Copy, from the entries below, each line in which the string "frame" appears.

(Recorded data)
++++++++++++++++++++
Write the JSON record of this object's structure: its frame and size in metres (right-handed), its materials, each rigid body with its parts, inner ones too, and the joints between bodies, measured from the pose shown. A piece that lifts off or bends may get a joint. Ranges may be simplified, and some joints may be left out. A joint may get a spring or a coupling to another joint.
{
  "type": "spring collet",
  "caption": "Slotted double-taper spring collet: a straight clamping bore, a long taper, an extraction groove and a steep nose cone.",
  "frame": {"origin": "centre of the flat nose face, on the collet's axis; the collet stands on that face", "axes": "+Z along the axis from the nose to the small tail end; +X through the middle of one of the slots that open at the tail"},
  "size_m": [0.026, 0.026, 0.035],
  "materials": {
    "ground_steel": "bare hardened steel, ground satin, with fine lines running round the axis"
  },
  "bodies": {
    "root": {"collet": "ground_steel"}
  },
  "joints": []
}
++++++++++++++++++++
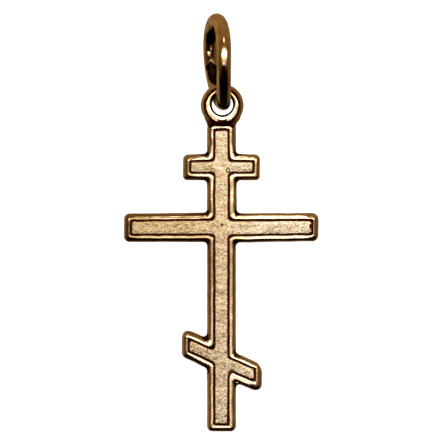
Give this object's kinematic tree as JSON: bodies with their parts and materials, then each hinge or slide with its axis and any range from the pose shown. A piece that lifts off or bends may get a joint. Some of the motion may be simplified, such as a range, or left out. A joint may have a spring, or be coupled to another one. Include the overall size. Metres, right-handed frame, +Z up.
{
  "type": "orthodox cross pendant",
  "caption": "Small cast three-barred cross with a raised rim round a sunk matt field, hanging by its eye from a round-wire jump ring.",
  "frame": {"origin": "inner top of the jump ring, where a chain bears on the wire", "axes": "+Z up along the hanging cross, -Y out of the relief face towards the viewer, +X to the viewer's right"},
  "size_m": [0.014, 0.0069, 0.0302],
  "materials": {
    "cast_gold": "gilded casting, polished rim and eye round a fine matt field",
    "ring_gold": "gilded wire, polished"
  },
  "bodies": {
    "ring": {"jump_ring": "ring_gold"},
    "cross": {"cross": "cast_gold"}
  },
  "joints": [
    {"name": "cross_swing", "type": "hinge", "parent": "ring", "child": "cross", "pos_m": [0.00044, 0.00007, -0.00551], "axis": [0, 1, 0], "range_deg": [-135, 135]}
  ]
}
++++++++++++++++++++
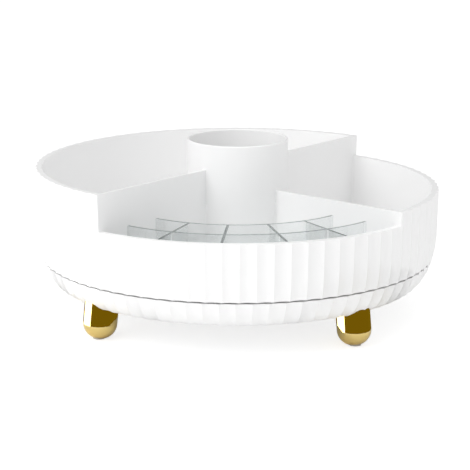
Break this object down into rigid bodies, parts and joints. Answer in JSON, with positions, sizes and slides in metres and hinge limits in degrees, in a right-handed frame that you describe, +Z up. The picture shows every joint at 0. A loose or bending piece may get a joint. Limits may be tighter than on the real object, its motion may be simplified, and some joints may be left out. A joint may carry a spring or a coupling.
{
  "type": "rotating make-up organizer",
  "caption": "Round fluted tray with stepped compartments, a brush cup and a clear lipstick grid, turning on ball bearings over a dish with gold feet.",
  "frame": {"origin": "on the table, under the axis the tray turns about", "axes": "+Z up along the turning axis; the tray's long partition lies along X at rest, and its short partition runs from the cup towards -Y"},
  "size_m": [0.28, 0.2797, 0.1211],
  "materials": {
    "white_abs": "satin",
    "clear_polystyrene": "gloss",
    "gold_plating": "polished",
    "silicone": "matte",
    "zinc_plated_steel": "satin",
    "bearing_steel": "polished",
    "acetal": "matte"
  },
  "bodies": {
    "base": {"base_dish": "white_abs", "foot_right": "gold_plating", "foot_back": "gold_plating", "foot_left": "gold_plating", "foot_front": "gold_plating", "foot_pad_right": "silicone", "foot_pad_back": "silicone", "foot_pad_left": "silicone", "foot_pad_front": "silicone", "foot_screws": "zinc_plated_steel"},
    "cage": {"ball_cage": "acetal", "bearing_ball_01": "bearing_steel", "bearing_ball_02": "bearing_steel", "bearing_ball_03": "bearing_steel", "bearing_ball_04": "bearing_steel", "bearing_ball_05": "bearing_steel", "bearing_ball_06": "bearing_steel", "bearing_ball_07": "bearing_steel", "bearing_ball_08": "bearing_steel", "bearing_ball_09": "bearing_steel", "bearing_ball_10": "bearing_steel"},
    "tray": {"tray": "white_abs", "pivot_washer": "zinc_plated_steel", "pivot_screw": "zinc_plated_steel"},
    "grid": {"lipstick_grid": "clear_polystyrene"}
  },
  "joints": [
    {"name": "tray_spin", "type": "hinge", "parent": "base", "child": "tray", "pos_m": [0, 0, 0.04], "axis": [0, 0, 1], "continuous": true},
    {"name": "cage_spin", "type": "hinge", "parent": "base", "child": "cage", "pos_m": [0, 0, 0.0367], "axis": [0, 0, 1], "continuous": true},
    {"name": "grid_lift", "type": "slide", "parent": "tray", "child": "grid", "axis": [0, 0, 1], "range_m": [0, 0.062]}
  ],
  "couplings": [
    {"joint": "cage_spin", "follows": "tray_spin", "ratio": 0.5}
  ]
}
++++++++++++++++++++
-- Final result --
Write the JSON record of this object's structure: its frame and size in metres (right-handed), its materials, each rigid body with its parts, inner ones too, and the joints between bodies, measured from the pose shown. A piece that lifts off or bends may get a joint. Ranges may be simplified, and some joints may be left out. A joint may get a spring or a coupling to another joint.
  "frame": {"origin": "centre of the flat nose face, on the collet's axis; the collet stands on that face", "axes": "+Z along the axis from the nose to the small tail end; +X through the middle of one of the slots that open at the tail"},
Give this object's kinematic tree as JSON: bodies with their parts and materials, then each hinge or slide with its axis and any range from the pose shown. A piece that lifts off or bends may get a joint. Some of the motion may be simplified, such as a range, or left out. A joint may have a spring, or be coupled to another one. Include the overall size. Metres, right-handed frame, +Z up.
  "frame": {"origin": "inner top of the jump ring, where a chain bears on the wire", "axes": "+Z up along the hanging cross, -Y out of the relief face towards the viewer, +X to the viewer's right"},
Break this object down into rigid bodies, parts and joints. Answer in JSON, with positions, sizes and slides in metres and hinge limits in degrees, in a right-handed frame that you describe, +Z up. The picture shows every joint at 0. A loose or bending piece may get a joint. Limits may be tighter than on the real object, its motion may be simplified, and some joints may be left out. A joint may carry a spring or a coupling.
  "frame": {"origin": "on the table, under the axis the tray turns about", "axes": "+Z up along the turning axis; the tray's long partition lies along X at rest, and its short partition runs from the cup towards -Y"},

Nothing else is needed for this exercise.